Winners included the Black Pearl Award for Best Narrative Film, which went to Hipsters – directed by Valery Todorovsky (Russia), winning $100,000 in prize money. The Black Pearl Award for Best Middle Eastern Narrative Film ($100,000) went to The Time That Remains, directed by Elia Suleiman (Palestine, UK, Italy, Belgium, France).

A new trophy for the Black Pearl Awards was designed for MEIFF this year, a collaboration between two leading Arabic jewellery designers, Azza Fahmy from Egypt and Azza Al-Qubaisi from the UAE.
“We wanted a trophy that could visually represent the meaning of the Black Pearl Awards,” said the Festival’s Executive Director, Peter Scarlet. “The image that did this best was a beautiful door based on traditional Arabic patterns.  We see it as a sort of portal suggesting a bright future for the award-winner, while also representing what our festival is: an open gate between cultures.”
The genuine black pearls at the centre of the trophies are generously offered by Robert Wan, the worldwide leader in supplying these pearls. Each pearl is unique and its natural colour is guaranteed.

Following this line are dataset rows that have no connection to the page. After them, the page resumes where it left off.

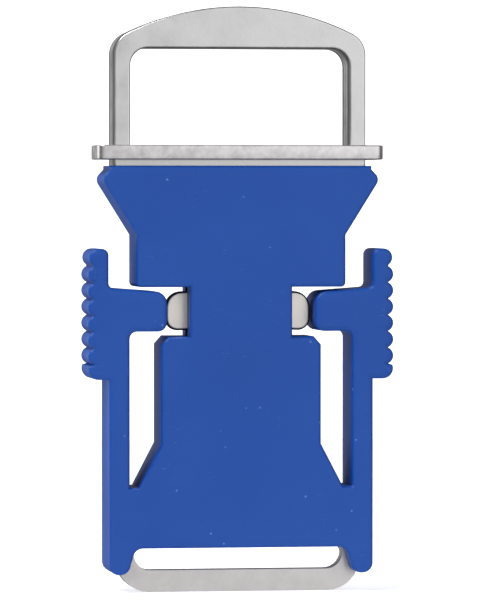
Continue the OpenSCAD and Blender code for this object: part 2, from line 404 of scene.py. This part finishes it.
TUMBLED_EDGE = 0.28 * MM
SCREW_EDGE = 0.12 * MM
for node in ("frame_front_plate", "frame_back_plate"):
    bar = softened(node.replace("frame", "bar"), node, TUMBLED_EDGE, sheet_edges, 3)
    stands_for(bar, node, "housing")
heads = softened("screws", "housing_screws", SCREW_EDGE, sheet_edges, 2)
stands_for(heads, "housing_screws", "housing")

# %% [markdown]
# ## The tongue
# The tongue is a stack of three steel plates: a core that carries the latching blade
# and a cheek on each side that makes the loop comfortable for webbing. The outer edges
# of the cheeks have a tumbled radius; the faces that meet inside have almost none, so
# fine joint lines show on the edge of the loop. All are flat plates, so each is an
# outline with a rounded profile. The collar is one too, lying across the tongue.

# %% Shape the tongue plates and the collar
OUTSIDE, INSIDE, COLLAR_EDGE = 0.35 * MM, 0.08 * MM, 0.3 * MM
for node, front, back in (
    ("tongue_front_cheek", OUTSIDE, INSIDE),
    ("tongue_core", INSIDE, INSIDE),
    ("tongue_back_cheek", INSIDE, OUTSIDE),
):
    low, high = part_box(node)
    outlines = [divided(r, 2.5 * MM) for r in rims(node, 1)]
    name = node.replace("tongue_", "loop_")
    stands_for(plate(name, outlines, 1, low.y, high.y - low.y, front, back), node, "tongue")
low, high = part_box("tongue_flange")
flat = rims("tongue_flange", 2)
collar = plate("collar", flat, 2, low.z, high.z - low.z, COLLAR_EDGE, COLLAR_EDGE)
stands_for(collar, "tongue_flange", "tongue")
print("tongue pieces", [n for n in made if n.startswith(("loop", "collar"))])

# %% [markdown]
# ## Lock pieces, ejector and springs
# The lock pieces are hardened steel with a D-shaped knob that shows in the notch beside
# each lever. The springs are drawn wire wound on a rod: a circle carried along a helix,
# with the last turn of each end closed up flat. The lock springs have four turns, so
# that they have room to close to under half their length.

# %% Shape the lock pieces
LOCK_EDGE = 0.5 * MM
for side in ("left", "right"):
    node = f"{side}_lock_piece"
    low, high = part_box(node)
    thick = high.y - low.y
    knob = plate(f"lock_{side}", rims(node, 1), 1, low.y, thick, LOCK_EDGE, LOCK_EDGE)
    stands_for(knob, node, f"{side}_lock")
print("lock pieces", [n for n in made if n.startswith("lock")])


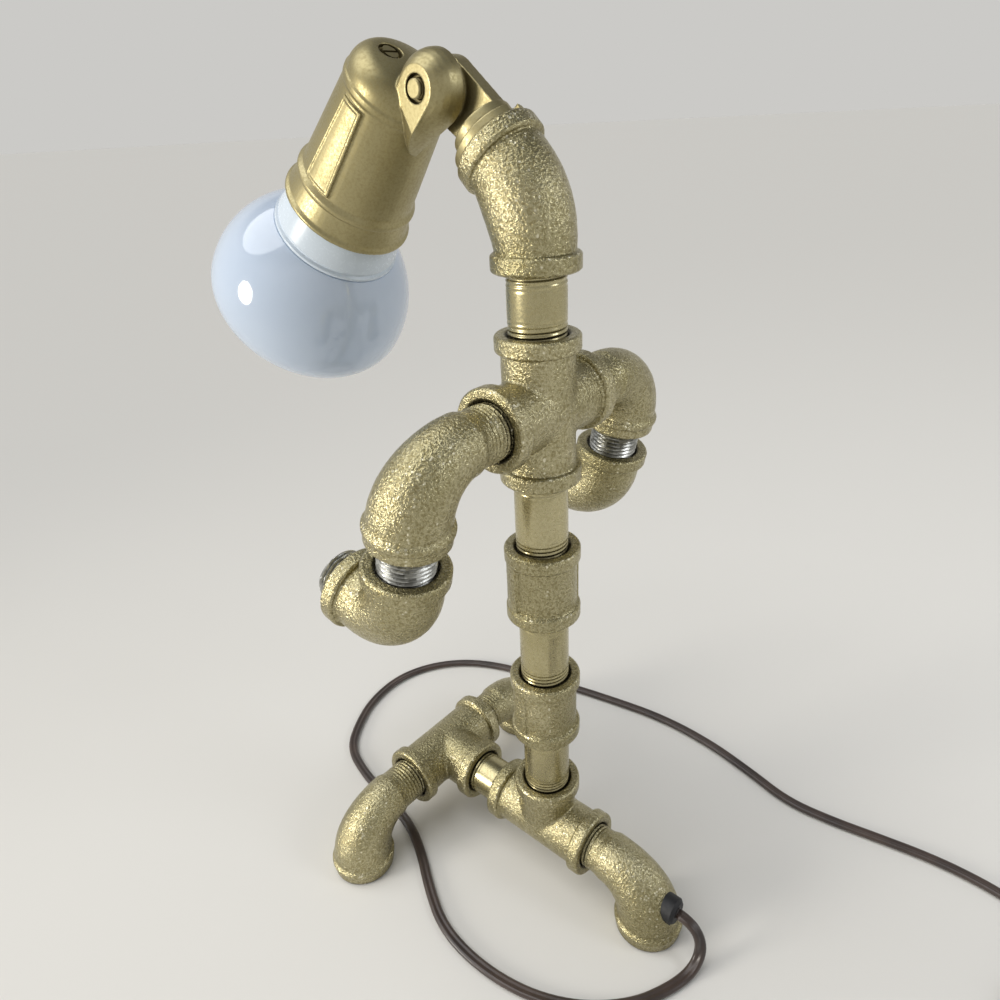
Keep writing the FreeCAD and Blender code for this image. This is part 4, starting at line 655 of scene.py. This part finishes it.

filmfestival02The Black Pearl Award for Best Actor ($25,000) was won by to Hamed Behdad for his performance in No One Knows About Persian Cats, by Bahman Ghobadi and the Black Pearl Award for Best Actress ($25,000) was awarded to Alicia Laguna and Sonia Couoh, for Northless directed by Rigoberto Pérezcano.

The Black Pearl Award for Best Documentary Film ($100,000) went to TC McLuhan’s The Frontier Gandhi: Badshah Khan, A Torch for Peace (Afghanistan, India, Pakistan, USA). In the interesting Short Film competition, Black Pearls were given to The Six Dollar Fifty Man, directed by Mark Albiston and Louis Sutherland of New Zealand (Best Narrative Short), Wagah by Supriyo Sen and Najaf Bilgrami (Pakistan, India, Germany) for Best Documentary, and Tripoli, Quiet by Lebanon’s Rania Attieh and Daniel Garcia (Best Middle Eastern Short).
A special Black Pearl Award for Lifetime Achievement was awarded to Oscar-winning actress Vanessa Redgrave. Unable to attend due to a close friend’s ill health, the 72 year old asked her husband – actor Franco Nero – to collect the award on her behalf.

As well as the Black Pearl Awards, Emirati director Hani Al Shaibani won the two major awards at the 9th season of the Emirates Film Competition organised by Abu Dhabi Film Commission, an Abu Dhabi Authority for Culture and Heritage project, which ran in parallel with MEIFF from 12th to 15th October.
Aimed at encouraging the production of short, feature, documentary, and animated films by Emirati filmmakers, the annual event also provides an opportunity for GCC nationals and non-nationals to discuss and share their work with each other as well as the chance to participate in short master classes and workshops.

Al Shaibani was given the Best Short Film Award in the UAE, winning AED 50,000 for his film Ahzan Sagheera (Young Sadness) and also picked up Best Feature Film from the Gulf Region (AED 100,000) for his Al Fundoq (The Hotel).